Executor Code Profiling

The spark profiler module enables code profiling of executors in cluster mode based on the the async profiler, a low overhead sampling profiler. This allows a Spark application to capture CPU and memory profiles for application running on a cluster which can later be analyzed for performance issues. The profiler captures Java Flight Recorder (jfr) files for each executor; these can be read by many tools including Java Mission Control and Intellij.

The profiler writes the jfr files to the executor‘s working directory in the executor’s local file system and the files can grow to be large so it is advisable that the executor machines have adequate storage. The profiler can be configured to copy the jfr files to a hdfs location before the executor shuts down.

Code profiling is currently only supported for

Linux (x64)
Linux (arm 64)
Linux (musl, x64)
MacOS

To get maximum profiling information set the following jvm options for the executor :

spark.executor.extraJavaOptions=-XX:+UnlockDiagnosticVMOptions -XX:+DebugNonSafepoints -XX:+PreserveFramePointer

For more information on async_profiler see the Async Profiler Manual

To enable code profiling, first enable the code profiling plugin via

spark.plugins=org.apache.spark.executor.profiler.ExecutorProfilerPlugin

Then enable the profiling in the configuration.

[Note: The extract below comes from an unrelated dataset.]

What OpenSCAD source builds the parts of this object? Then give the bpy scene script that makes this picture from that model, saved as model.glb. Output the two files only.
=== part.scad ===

Code profiling configuration

Kubernetes

On Kubernetes, spark will try to shut down the executor pods while the profiler files are still being saved. To prevent this set

  spark.kubernetes.executor.deleteOnTermination=false

Example

./bin/spark-submit \
  --class <main-class> \
  --master <master-url> \
  --deploy-mode <deploy-mode> \
  -c spark.executor.extraJavaOptions="-XX:+UnlockDiagnosticVMOptions -XX:+DebugNonSafepoints -XX:+PreserveFramePointer" \
  -c spark.plugins=org.apache.spark.executor.profiler.ExecutorProfilerPlugin \
  -c spark.executor.profiling.enabled=true \
  -c spark.executor.profiling.dfsDir=s3a://my-bucket/spark/profiles/  \
  -c spark.executor.profiling.options=event=wall,interval=10ms,alloc=2m,lock=10ms,chunktime=300s \
  -c spark.executor.profiling.fraction=0.10  \
  -c spark.kubernetes.executor.deleteOnTermination=false \
  <application-jar> \
  [application-arguments]